Basically what I’m saying is, if you’re going to get Zombie Army Trilogy you better be planning to play it in co-op with friends. The way the whole game has been set up by Rebellion seems to encourage this anyway, like the way the menu is framed entirely around a lobby. Once you get those friends together it becomes an absolute blast, with everyone working together, setting up long rows of traps, all sniping the head off an Elite at the same time… all the problems just drop away. Without co-op this game would be getting a drastically lower score. It’s still not as exciting as Left 4 Dead but I personally preferred it to Evolve at least.

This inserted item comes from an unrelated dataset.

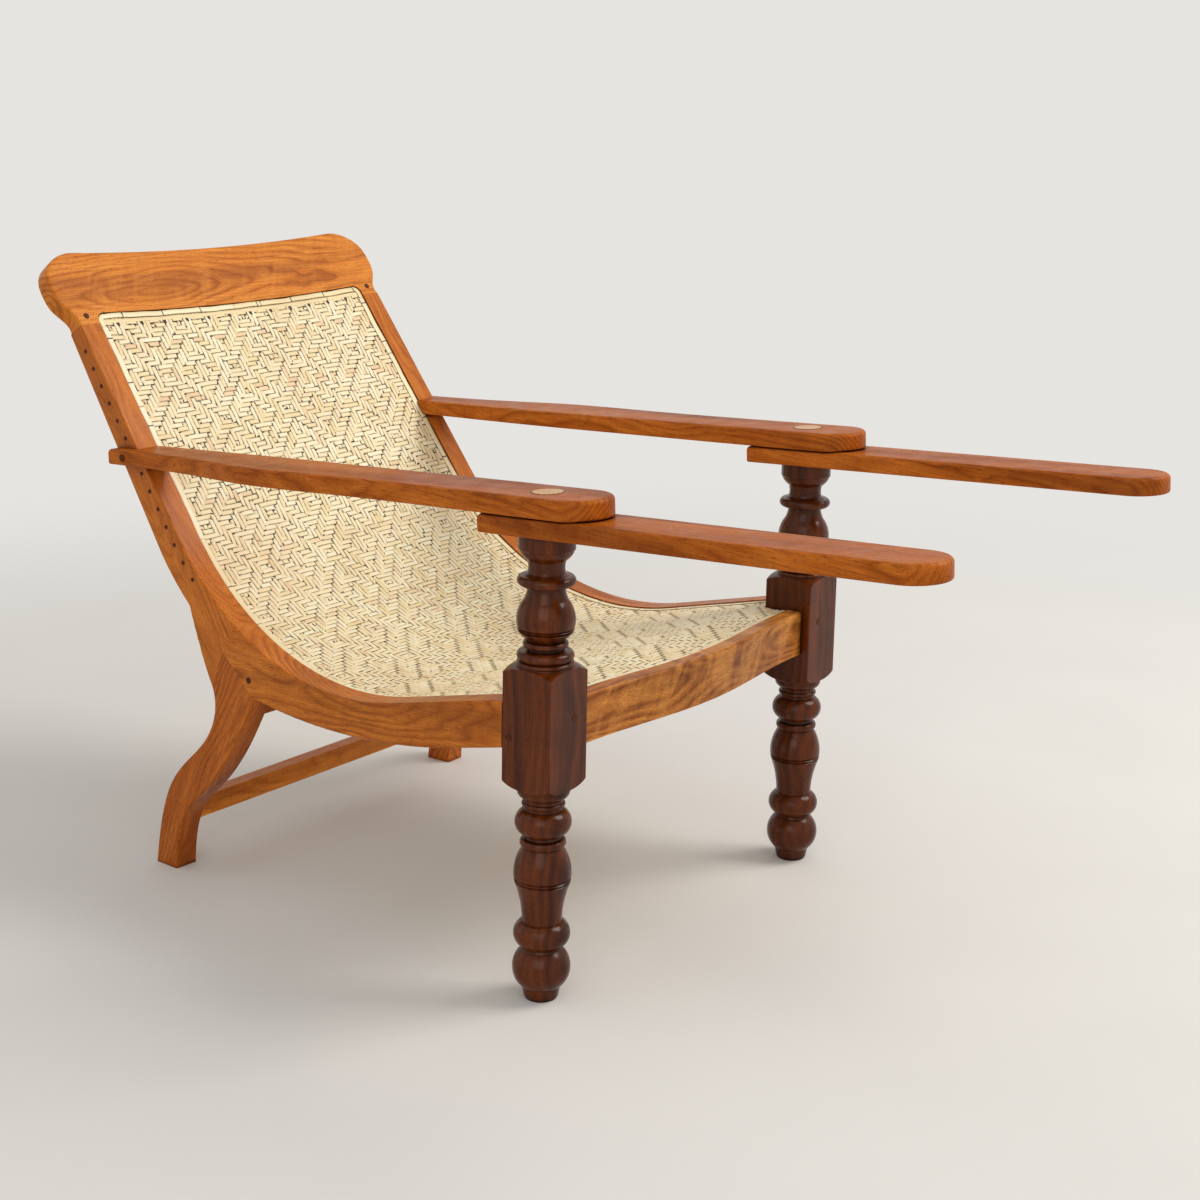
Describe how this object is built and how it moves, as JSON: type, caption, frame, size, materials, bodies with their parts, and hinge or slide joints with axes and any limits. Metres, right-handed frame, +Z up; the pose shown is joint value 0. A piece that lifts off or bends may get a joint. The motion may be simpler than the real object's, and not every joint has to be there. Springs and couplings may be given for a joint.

For anyone who’s hasn’t played the last two games already, yay, three games in one and plenty of play-time. For those that have, rest assured that the new final campaign is actually in my opinion the strongest one. People to interact with and even fight against, more fun things to discover, a bit more imaginative level design, some actual setpieces, it all adds up to a bit more of an amusing package. The gameplay still gets stuck in a rut if you’re trying it single-player, but the GameWatcher team tried it in co-op and we only stopped playing when my internet collapsed in exhaustion. It may seem odd to put the third game with the first two instead of selling it separately, but it’s certainly worth buying if you enjoyed the first two - and most importantly in the lobby you can easily swap between any chapter of all three games, which is great for convenience if you play these games a lot.
Graphically though Zombie Army Trilogy is absolutely not the sharpest tool in the graphics box. Everything’s drab or poorly textured, with no real flourishes of style or imagination. It looks like an early Xbox 360 game, and a dull-looking one at that. That’s one of the biggest problems the Zombie Army games have, it all looks so boring. Left 4 Dead, Dying Light, Wolfenstein: The New Order, all these are similar games that appeal visually in a way the Zombie Army Trilogy just doesn’t. I’m not just talking quality of the graphics engine, I’m talking about style and level design too. It’s not an attractive game in any sense of the word.
ZOMBIE ARMY TRILOGY VERDICT
If you plan to play Nazi Zombie Army entirely in single-player, don’t bother. Get Dying Light or Wolfenstein instead. The gameplay gets tedious very fast and most people will be bored in no time at all. Get a few friends together though and the game comes alive (no pun intended, honest), and that’s clearly the way Rebellion intended it to be played. The new campaign furthermore is the best of the three, and while it seems odd to buy the first two games again in actuality it makes things more convenient for multiplayer as you can switch between chapters from all three games at will. Nevertheless even this fun part is brought down by the repetitive gameplay and the drab, featureless graphics. Enjoyable in co-op for sure, but I think Rebellion have squeezed all the life possible out of this particular undead horse. Let the series rest now please, or just put a bullet in its head.
TOP GAME MOMENT
BANG. WHOOOOSH. BAM. CRUNCH. SPLAT.
Good vs Bad
- Really enjoyable in co-op, certainly the way the game is meant to be played.
- Laying traps and watching multiple zombies go boom or getting a kill-cam snipe from miles away never gets old.
- The gameplay gets very tedious fast, and this utterly sinks the enjoyment in single-player.
- A very ugly game indeed, all drab and colourless with no real visual flourishes.